Central Leasing Corporation offers a number of different types of leases. The one that is right

for you and your company depends on the type of equipment you’ll be leasing, the length of

time you’ll be leasing, and whether you will be keeping the equipment at the end of the

lease. Here are descriptions of some of the most common types of leases:

Operating (or True Tax) Lease


   
Term is shorter than expected useful life of equipment.
   
Lease payments do not cover the cost of equipment during the initial lease term.
   
At the lease’s end, the equipment is returned to the lessor or can be purchased at its Fair Market Value.
   
Lease payments are expensed and the asset is not added to the company’s balance sheet.

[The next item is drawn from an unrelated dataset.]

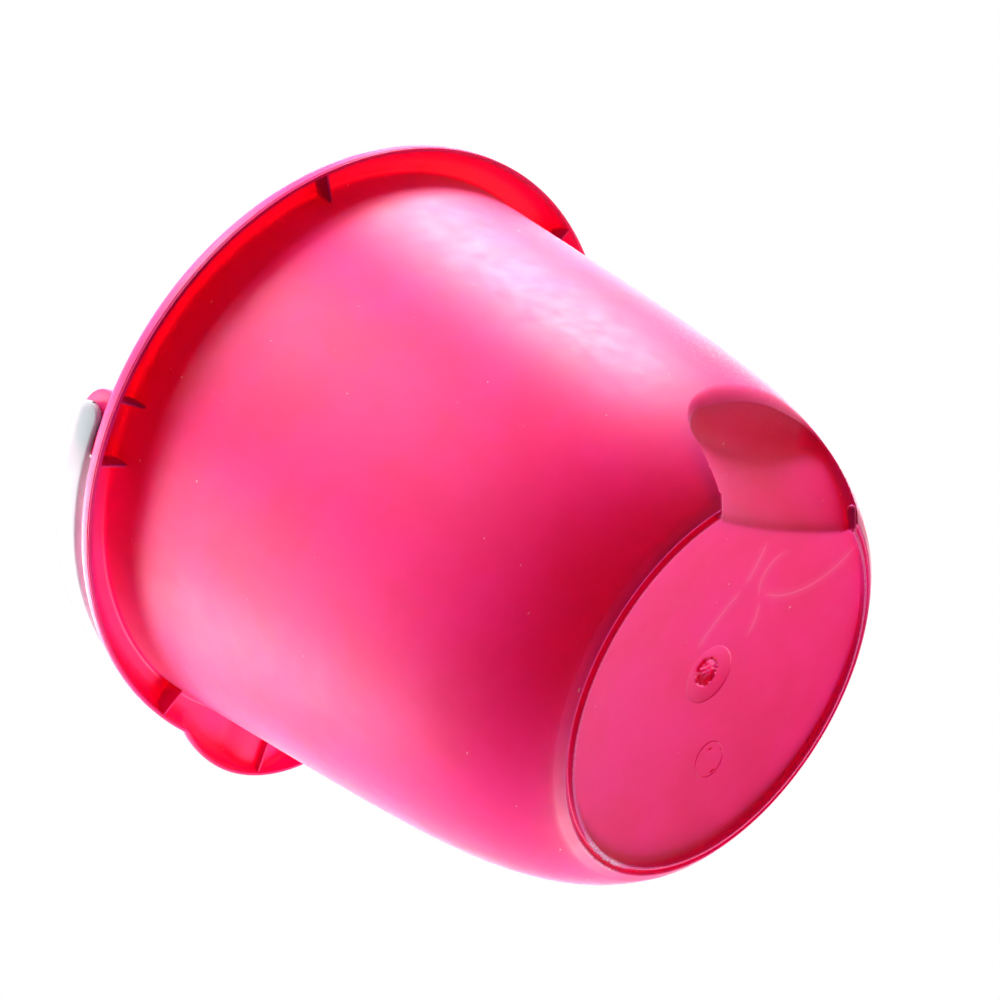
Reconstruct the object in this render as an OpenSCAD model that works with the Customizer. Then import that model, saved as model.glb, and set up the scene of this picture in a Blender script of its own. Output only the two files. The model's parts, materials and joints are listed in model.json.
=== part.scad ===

TRAC (Terminal Rental Adjustment Clause) Lease


   
Exclusively for qualified motor vehicles and trailers.
   
The term is shorter than the expected useful life of the equipment.
   
Lease payments do not cover the cost of the equipment during the initial lease term.
   
Lease payments are expensed and the asset is not added to the company’s balance sheet.
   
At lease’s end, both lessee and lessor share in residual sales value of equipment.

 

First Amendment Lease


   
Designed specifically for equipment with shorter useful life.
   
Lease payments are expensed for tax purposes.
   
Lease payments do not cover the cost of equipment during initial lease term.
   
At lease end, lessee can either purchase the equipment or renew the lease.


Capital Lease


   
Ownership of equipment is automatically transferred to lessee at the end of the lease term.
   
Includes bargain purchase option (typically $1 or 10 percent).
   
Treated as a loan for accounting purposes.
   
Lessee is also treated as owner for tax depreciation purposes.